Pero antes de que pueda impedirle nada, él la empuja contra la pared de hormigón, le mete la lengua en la boca y le soba los pechos con su manaza derecha.

Dominique se siente invadida por una oleada de pánico candente, a la vez que a la memoria acuden en tropel una decena de recuerdos de su infancia.

«¡Defiéndete!». Le viene una arcada al notar ese sabor en la boca, y entonces muerde con fuerza la lengua invasora, de la que hace brotar sangre.

—¡Ayyy! Maldita sea… —Raymond le propina una bofetada y acto seguido la sujeta contra la pared con una mano al tiempo que le tira de la falda con la otra.

—¡Suéltela!

Dominique levanta la vista y descubre al rabino Steinberg y a su esposa, que se acercan hacia ella.
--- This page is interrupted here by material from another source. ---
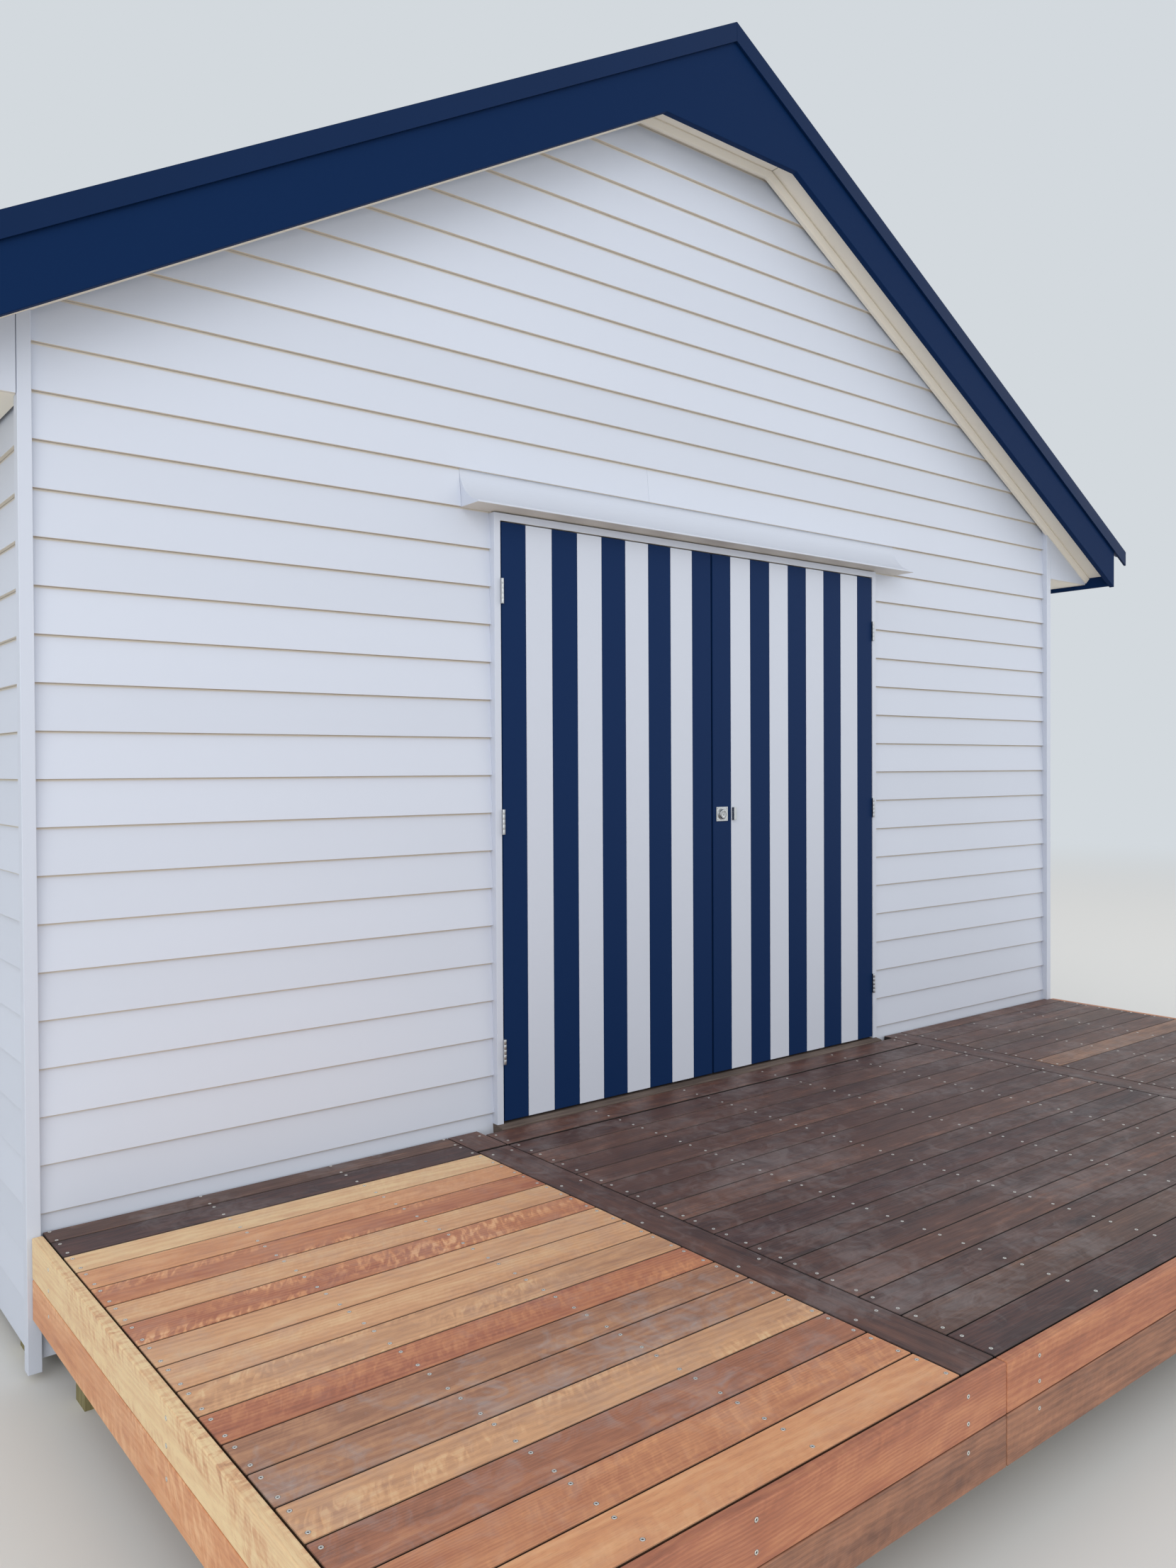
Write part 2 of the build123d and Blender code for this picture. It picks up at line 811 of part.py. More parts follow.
def deck_joist_lines():
    """Centre lines of the joists, one under every line of screws in the three bays and the long boards."""
    half = joist_width / 2
    left_inner, left_outer = long_board_edges(-1)
    right_inner, right_outer = long_board_edges(1)
    left_end = deck_left_x + deck_fascia_thickness
    right_end = deck_right_x - deck_fascia_thickness
    lines = spread(side_joist_count, left_end + half, left_outer - half)
    lines += spread(middle_joist_count, left_inner + middle_joist_inset, right_inner - middle_joist_inset)
    lines += spread(side_joist_count, right_outer + half, right_end - half)
    for side in (-1, 1):
        centre = sum(long_board_edges(side)) / 2
        lines += [centre - long_board_screw_offset, centre + long_board_screw_offset]
    return lines


def deck_joists():
    """Joists under the deck boards, out from the wall."""
    top = deck_height - deck_board_thickness
    half = joist_width / 2
    y_limits = (deck_board_front_y, front_y - sill_nosing - seat)
    z_limits = (top - deck_joist_depth, top)
    return [block((x - half, x + half), y_limits, z_limits) for x in deck_joist_lines()]


def deck_ledger():
    """Ledger on the wall between the corner stops, which holds the joists and carries the sill's nosing."""
    reach = frame_half_width - wall_gap
    bottom = deck_height - deck_board_thickness - deck_joist_depth
    top = sill_z - sill_depth - seat
    return block((-reach, reach), (front_y - sill_nosing, front_y - seat), (bottom, top))


def deck_bearer_lines():
    """Centre lines of the two deck bearers."""
    return (deck_board_front_y + deck_bearer_inset, front_y - deck_bearer_inset)


def deck_bearers():
    """Bearers under the deck joists, along the wall."""
    top = deck_height - deck_board_thickness - deck_joist_depth
    half = bearer_width / 2
    x_limits = (deck_left_x + deck_fascia_thickness, deck_right_x - deck_fascia_thickness)
    z_limits = (top - deck_bearer_depth, top)
    return [block(x_limits, (y - half, y + half), z_limits) for y in deck_bearer_lines()]


def deck_posts():
    """Posts under the deck bearers."""
    top = deck_height - deck_board_thickness - deck_joist_depth - deck_bearer_depth
    half = deck_post_size / 2
    inset = deck_fascia_thickness + deck_post_size
    solids = []
    for x in spread(deck_post_columns, deck_left_x + inset, deck_right_x - inset):
        for y in deck_bearer_lines():
            solids.append(block((x - half, x + half), (y - half, y + half), (0, top)))
    return solids


def build():
    """Every sub-part by its name."""
    return {
        "shed_stumps": shed_stumps(),
        "floor_bearers": floor_bearers(),
        "floor_joists": floor_joists(),
        "floor_sheet": floor_sheet(),
        "front_wall_left": front_wall("left"),
        "front_wall_right": front_wall("right"),
        "front_wall_over_doors": front_wall("over"),
        "left_wall": side_wall(-1),
        "right_wall": side_wall(1),
        "back_wall": back_wall(),
        "front_weatherboards": front_weatherboards(),
        "left_weatherboards": side_weatherboards(-1),
        "right_weatherboards": side_weatherboards(1),
        "back_weatherboards": back_weatherboards(),
        "corner_stops": corner_stops(),
        "rafters": rafters(),
        "ridge_board": ridge_board(),
        "roof_battens": roof_battens(),
        "left_roof_sheet": roof_sheet(-1),
        "right_roof_sheet": roof_sheet(1),
        "ridge_cap": ridge_cap(),
        "barge_boards": barge_boards(),
        "barge_caps": barge_caps(),
        "gable_soffits": gable_soffits(),
        "eave_fascias": eave_fascias(),
        "eave_soffits": eave_soffits(),
        "eave_returns": eave_returns(),
        "door_frame": door_frame(),
        "door_sill": door_sill(),
        "door_hood": door_hood(),
        "left_door": door_leaf(-1),
        "right_door": door_leaf(1),
        "frame_hinge_leaves": frame_hinge_leaves(),
        "hinge_pins": hinge_pins(),
        "left_door_hinge_leaves": door_hinge_leaves(-1),
        "right_door_hinge_leaves": door_hinge_leaves(1),
        "door_lock": door_lock(),
        "deck_boards": deck_boards(),
        "deck_long_boards": deck_long_boards(),
        "deck_side_fascias": deck_side_fascias(),
        "deck_front_fascias": deck_front_fascias(),
        "deck_joists": deck_joists(),
        "deck_ledger": deck_ledger(),
        "deck_bearers": deck_bearers(),
        "deck_posts": deck_posts(),
    }


os.makedirs("parts", exist_ok=True)
for name, shape in build().items():
    if isinstance(shape, list):
        shape = Compound(children=shape)
    export_step(shape, f"parts/{name}.step")
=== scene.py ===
import json
import math
from functools import partial

import bmesh
import bpy
from mathutils import Matrix, Vector


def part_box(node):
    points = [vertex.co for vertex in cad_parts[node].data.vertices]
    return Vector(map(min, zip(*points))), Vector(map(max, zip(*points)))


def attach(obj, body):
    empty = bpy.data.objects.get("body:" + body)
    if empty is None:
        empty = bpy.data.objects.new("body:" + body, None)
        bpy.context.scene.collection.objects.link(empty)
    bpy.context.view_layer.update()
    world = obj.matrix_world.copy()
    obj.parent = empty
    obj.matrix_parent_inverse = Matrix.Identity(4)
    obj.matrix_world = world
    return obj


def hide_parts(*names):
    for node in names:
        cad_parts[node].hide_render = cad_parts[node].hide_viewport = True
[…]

Raymond sigue aferrando el brazo de su presa.

—Lárguense, esto no es asunto suyo.

—Suéltela o llamamos a la policía. —Mindy Steinberg sostiene en alto la alarma portátil.
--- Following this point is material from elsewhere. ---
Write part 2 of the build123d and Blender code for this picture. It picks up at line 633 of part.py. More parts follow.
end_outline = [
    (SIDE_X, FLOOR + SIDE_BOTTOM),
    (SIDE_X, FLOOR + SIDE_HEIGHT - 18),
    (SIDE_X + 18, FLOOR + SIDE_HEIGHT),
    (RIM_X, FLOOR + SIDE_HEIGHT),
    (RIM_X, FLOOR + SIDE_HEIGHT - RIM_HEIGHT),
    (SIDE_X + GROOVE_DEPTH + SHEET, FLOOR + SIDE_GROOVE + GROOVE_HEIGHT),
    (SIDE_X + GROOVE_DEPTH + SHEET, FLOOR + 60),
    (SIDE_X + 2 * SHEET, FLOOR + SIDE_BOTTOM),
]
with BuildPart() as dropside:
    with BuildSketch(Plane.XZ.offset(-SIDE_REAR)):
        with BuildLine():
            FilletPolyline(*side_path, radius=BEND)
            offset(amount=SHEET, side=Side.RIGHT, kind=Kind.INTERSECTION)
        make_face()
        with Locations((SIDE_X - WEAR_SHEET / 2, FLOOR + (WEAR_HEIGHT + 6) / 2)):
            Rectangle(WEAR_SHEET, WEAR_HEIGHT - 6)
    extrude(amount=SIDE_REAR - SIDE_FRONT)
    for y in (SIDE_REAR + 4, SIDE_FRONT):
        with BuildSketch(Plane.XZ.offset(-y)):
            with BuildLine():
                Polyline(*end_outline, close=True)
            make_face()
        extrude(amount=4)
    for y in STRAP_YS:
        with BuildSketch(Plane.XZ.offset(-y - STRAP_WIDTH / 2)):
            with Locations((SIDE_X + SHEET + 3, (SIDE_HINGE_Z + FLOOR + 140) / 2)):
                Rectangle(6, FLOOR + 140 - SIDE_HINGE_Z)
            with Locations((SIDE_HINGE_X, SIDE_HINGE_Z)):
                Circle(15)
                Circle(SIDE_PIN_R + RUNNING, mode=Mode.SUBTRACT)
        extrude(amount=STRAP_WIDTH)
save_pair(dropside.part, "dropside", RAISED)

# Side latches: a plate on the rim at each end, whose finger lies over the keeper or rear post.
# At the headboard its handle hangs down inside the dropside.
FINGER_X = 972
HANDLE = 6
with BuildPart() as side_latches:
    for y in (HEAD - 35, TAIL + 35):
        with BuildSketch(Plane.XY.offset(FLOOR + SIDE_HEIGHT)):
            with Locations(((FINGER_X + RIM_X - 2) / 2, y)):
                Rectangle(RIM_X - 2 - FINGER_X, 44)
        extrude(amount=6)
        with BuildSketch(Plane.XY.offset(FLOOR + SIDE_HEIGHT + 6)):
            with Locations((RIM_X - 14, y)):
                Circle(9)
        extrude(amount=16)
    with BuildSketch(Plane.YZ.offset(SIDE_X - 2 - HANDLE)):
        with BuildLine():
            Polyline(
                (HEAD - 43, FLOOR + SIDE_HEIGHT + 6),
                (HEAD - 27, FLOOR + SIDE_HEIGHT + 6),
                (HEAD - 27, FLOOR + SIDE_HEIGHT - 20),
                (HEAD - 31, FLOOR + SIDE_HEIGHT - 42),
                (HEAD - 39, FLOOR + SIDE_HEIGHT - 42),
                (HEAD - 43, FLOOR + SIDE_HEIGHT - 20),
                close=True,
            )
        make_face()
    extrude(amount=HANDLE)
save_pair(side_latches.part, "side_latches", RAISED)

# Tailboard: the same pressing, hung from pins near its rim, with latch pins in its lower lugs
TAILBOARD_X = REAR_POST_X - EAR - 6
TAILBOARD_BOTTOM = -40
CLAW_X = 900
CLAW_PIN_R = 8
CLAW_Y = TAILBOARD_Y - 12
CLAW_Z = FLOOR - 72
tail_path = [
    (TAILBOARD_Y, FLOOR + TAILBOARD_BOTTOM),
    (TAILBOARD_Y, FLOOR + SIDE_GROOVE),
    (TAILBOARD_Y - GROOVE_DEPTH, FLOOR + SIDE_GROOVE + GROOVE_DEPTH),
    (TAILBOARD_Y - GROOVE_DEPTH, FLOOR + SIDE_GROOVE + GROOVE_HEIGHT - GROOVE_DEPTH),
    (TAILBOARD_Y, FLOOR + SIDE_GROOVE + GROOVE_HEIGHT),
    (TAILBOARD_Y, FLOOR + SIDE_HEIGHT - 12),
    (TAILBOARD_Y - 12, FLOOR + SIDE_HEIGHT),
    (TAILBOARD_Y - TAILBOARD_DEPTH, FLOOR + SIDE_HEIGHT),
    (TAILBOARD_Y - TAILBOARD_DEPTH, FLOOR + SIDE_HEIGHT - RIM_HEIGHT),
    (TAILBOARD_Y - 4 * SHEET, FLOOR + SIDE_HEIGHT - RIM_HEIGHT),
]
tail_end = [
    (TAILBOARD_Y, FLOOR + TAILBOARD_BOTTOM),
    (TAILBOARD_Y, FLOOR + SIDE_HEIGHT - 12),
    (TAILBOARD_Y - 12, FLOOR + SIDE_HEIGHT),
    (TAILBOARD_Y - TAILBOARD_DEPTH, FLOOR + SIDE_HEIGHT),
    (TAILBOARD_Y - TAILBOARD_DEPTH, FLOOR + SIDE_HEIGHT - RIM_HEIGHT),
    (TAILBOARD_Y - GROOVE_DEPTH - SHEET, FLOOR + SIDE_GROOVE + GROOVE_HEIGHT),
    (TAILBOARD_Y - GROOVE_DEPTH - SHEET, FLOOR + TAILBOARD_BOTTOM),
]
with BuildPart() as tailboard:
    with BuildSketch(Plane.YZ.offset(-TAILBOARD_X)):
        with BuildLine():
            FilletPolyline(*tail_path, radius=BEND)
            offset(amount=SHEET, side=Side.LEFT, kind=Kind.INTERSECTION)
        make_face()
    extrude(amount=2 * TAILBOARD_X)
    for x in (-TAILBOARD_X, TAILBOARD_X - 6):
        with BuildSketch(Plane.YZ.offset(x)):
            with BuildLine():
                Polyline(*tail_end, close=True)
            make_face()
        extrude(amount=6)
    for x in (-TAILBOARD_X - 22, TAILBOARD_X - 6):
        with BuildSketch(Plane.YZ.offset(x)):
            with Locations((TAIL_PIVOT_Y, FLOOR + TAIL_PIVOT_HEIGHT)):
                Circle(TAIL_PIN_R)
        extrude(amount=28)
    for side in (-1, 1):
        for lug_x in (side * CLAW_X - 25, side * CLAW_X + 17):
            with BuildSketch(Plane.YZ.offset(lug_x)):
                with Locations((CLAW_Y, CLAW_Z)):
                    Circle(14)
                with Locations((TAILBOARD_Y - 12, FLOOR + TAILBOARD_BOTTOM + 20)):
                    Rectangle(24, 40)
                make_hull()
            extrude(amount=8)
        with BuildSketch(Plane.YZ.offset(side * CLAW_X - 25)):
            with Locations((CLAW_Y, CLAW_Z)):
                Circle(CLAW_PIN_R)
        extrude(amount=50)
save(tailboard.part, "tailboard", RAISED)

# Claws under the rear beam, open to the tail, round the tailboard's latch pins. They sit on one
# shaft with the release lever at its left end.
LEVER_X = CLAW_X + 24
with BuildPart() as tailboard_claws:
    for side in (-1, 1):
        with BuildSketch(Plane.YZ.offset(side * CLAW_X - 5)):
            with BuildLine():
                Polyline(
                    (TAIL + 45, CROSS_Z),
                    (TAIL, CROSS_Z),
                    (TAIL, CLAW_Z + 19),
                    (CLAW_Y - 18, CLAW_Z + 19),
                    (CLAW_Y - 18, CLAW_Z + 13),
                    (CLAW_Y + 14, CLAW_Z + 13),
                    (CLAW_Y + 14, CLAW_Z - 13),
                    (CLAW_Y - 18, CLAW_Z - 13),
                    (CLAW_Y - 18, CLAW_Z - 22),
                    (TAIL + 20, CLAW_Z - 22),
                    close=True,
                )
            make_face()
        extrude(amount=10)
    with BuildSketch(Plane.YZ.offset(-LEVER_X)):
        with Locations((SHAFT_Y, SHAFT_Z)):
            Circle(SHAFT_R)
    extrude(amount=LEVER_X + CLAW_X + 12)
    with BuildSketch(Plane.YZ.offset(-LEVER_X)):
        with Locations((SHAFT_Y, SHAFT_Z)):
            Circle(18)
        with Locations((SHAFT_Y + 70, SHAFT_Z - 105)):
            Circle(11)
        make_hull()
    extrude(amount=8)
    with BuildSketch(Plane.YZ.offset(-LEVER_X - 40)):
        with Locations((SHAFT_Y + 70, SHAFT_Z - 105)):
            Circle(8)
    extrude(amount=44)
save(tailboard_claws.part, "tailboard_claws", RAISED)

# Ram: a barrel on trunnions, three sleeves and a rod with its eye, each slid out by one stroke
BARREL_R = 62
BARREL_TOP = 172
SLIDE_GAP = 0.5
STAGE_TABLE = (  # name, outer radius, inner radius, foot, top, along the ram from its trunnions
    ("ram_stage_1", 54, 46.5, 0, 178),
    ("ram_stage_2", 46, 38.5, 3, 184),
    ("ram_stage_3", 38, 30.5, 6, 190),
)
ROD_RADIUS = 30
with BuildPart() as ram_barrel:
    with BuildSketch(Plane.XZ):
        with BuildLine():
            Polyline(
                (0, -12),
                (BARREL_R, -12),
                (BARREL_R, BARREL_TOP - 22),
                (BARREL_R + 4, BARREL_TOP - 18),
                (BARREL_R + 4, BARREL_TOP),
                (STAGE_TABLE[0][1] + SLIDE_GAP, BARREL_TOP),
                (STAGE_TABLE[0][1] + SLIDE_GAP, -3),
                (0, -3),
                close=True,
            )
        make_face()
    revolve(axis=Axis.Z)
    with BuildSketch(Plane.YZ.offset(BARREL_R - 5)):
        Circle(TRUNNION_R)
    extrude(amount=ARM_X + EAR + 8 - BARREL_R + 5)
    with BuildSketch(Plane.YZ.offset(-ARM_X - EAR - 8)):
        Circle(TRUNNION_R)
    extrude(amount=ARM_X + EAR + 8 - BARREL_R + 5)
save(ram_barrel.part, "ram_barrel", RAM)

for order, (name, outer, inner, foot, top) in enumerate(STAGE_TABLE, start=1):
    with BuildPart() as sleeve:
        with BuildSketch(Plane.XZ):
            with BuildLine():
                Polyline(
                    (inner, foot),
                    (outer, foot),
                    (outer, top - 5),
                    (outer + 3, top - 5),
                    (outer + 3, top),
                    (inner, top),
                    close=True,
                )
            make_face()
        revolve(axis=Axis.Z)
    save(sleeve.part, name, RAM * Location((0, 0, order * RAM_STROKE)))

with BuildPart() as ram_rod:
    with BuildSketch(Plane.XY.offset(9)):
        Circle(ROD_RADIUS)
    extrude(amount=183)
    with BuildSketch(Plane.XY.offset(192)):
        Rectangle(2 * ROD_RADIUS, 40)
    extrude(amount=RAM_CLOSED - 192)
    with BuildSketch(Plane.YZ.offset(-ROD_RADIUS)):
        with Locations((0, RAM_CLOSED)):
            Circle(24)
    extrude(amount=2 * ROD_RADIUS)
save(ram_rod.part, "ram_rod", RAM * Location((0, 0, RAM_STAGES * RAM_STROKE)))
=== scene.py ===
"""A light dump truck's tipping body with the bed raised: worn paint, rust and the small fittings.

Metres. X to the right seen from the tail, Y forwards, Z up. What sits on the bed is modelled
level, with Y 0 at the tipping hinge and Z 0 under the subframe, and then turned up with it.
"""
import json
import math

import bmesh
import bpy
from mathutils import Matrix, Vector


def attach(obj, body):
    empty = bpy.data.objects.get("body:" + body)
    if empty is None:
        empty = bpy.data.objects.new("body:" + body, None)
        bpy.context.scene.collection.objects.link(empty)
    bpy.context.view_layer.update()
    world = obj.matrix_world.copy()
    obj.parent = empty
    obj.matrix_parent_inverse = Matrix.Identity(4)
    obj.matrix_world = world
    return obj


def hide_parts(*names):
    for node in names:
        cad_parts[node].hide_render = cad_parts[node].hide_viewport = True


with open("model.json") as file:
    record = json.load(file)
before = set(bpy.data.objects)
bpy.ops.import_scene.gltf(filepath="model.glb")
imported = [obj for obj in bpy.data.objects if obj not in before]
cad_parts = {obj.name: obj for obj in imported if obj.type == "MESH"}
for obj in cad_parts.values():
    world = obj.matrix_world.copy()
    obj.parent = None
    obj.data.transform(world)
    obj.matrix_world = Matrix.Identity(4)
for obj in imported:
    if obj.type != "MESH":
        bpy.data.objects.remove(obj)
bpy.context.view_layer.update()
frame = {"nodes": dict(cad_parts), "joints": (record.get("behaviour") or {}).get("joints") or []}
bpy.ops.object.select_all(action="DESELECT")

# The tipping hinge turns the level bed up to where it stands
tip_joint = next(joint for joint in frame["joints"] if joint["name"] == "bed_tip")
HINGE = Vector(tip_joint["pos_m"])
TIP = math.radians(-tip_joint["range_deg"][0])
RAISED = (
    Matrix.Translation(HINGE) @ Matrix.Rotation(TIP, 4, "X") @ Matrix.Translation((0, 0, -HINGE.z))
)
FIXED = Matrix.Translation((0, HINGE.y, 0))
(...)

Raymond da un paso amenazante en dirección a la pareja, arrastrando consigo a Dominique.

—No sea idiota —dice Steinberg señalando las cámaras de seguridad.

—Eh, Ray…

Raymond se da la vuelta.

En eso, la punta del tacón alto de Dominique se clava con fuerza en el dedo gordo del pie de Raymond. Éste lanza un alarido de dolor y le suelta el brazo. Seguidamente, en un solo movimiento, Dominique asesta un golpe con el filo de la mano al culturista, de lleno en la nuez, que lo hace enmudecer.

Raymond se agarra la garganta, jadeando en busca de aire. Cuando se desploma de rodillas, Dominique gira y se sitúa en posición para aplastarle la desprotegida nuca con el talón del pie.

—Dominique, no… —Steinberg la sujeta por el brazo antes de que pueda ejecutar la patada en semicírculo—. Deja que se encargue la policía.

Mindy abre el ascensor y los tres se meten dentro.

Raymond se levanta con dificultad. Se vuelve hacia Dominique con los ojos echando chispas y moviendo la boca en un intento de articular algún sonido. Cuando empiezan a cerrarse las puertas del ascensor, forma con los labios la palabra «Gabriel» y se pasa un dedo por la base del cuello.